— PROBLEM REQUIREMENTS —
Quote the lines exactly, starting with the line that contains "valve_seat();" and ending with the line that contains "before = set(bpy.data.objects)", and leave out all other lines.

— MATERIAL PROVIDED —
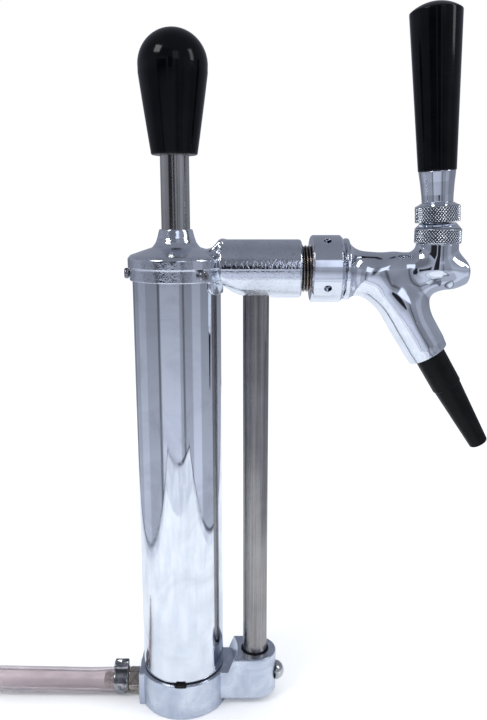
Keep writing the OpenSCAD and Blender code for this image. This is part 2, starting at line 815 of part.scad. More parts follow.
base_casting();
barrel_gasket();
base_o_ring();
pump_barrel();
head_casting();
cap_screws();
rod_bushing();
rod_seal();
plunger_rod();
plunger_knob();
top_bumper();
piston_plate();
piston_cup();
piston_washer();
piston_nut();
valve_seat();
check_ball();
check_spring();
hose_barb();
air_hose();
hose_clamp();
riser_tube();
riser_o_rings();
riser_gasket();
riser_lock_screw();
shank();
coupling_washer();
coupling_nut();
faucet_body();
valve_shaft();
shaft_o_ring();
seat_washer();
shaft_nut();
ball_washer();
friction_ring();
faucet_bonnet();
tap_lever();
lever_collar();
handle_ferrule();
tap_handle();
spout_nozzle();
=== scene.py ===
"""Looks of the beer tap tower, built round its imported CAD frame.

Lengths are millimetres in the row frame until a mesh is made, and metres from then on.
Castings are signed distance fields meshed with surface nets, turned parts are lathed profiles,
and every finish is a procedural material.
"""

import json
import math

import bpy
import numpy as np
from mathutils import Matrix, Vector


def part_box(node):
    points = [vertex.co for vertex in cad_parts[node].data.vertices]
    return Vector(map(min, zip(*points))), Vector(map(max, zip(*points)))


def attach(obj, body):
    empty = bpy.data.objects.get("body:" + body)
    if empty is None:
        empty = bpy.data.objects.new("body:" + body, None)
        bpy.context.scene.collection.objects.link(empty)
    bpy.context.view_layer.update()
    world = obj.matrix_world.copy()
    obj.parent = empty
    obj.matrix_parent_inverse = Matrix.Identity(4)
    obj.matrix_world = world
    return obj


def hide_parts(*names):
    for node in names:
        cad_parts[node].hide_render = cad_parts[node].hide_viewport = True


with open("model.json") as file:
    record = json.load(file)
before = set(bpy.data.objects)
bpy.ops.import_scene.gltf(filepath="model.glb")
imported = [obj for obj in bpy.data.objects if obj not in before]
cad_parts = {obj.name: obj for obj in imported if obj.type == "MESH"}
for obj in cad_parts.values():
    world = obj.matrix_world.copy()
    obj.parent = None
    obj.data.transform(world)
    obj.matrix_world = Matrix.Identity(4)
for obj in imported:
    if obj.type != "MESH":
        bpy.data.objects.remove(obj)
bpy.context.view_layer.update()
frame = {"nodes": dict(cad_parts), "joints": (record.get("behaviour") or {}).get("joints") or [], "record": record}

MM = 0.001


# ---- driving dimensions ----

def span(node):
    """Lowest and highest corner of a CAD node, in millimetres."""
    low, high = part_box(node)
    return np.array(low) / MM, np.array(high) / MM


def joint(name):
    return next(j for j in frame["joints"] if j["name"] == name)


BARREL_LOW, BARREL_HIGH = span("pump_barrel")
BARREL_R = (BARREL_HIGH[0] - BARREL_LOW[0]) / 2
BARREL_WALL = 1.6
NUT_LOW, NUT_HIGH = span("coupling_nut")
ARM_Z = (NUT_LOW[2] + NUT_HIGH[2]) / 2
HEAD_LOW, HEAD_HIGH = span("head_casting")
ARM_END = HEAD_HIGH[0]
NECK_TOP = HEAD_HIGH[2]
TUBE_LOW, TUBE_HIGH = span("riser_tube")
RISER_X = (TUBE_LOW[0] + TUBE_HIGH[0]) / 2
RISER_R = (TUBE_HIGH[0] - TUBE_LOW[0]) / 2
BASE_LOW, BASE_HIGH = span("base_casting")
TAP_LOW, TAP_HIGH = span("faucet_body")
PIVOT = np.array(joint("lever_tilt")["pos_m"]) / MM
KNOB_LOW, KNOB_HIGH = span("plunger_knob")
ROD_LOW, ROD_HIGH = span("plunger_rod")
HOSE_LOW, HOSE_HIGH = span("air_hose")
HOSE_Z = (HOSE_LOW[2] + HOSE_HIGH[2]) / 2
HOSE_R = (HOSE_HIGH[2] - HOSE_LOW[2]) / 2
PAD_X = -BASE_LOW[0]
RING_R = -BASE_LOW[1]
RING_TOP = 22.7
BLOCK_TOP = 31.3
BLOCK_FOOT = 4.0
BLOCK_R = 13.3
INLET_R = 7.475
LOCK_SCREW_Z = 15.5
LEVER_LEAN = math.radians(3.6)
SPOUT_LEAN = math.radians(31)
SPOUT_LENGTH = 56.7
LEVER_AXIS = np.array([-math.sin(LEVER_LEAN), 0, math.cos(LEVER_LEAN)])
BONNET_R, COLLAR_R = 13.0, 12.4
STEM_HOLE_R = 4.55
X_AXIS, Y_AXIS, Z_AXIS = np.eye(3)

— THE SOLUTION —
valve_seat();
check_ball();
check_spring();
hose_barb();
air_hose();
hose_clamp();
riser_tube();
riser_o_rings();
riser_gasket();
riser_lock_screw();
shank();
coupling_washer();
coupling_nut();
faucet_body();
valve_shaft();
shaft_o_ring();
seat_washer();
shaft_nut();
ball_washer();
friction_ring();
faucet_bonnet();
tap_lever();
lever_collar();
handle_ferrule();
tap_handle();
spout_nozzle();
=== scene.py ===
"""Looks of the beer tap tower, built round its imported CAD frame.

Lengths are millimetres in the row frame until a mesh is made, and metres from then on.
Castings are signed distance fields meshed with surface nets, turned parts are lathed profiles,
and every finish is a procedural material.
"""

import json
import math

import bpy
import numpy as np
from mathutils import Matrix, Vector


def part_box(node):
    points = [vertex.co for vertex in cad_parts[node].data.vertices]
    return Vector(map(min, zip(*points))), Vector(map(max, zip(*points)))


def attach(obj, body):
    empty = bpy.data.objects.get("body:" + body)
    if empty is None:
        empty = bpy.data.objects.new("body:" + body, None)
        bpy.context.scene.collection.objects.link(empty)
    bpy.context.view_layer.update()
    world = obj.matrix_world.copy()
    obj.parent = empty
    obj.matrix_parent_inverse = Matrix.Identity(4)
    obj.matrix_world = world
    return obj


def hide_parts(*names):
    for node in names:
        cad_parts[node].hide_render = cad_parts[node].hide_viewport = True


with open("model.json") as file:
    record = json.load(file)
before = set(bpy.data.objects)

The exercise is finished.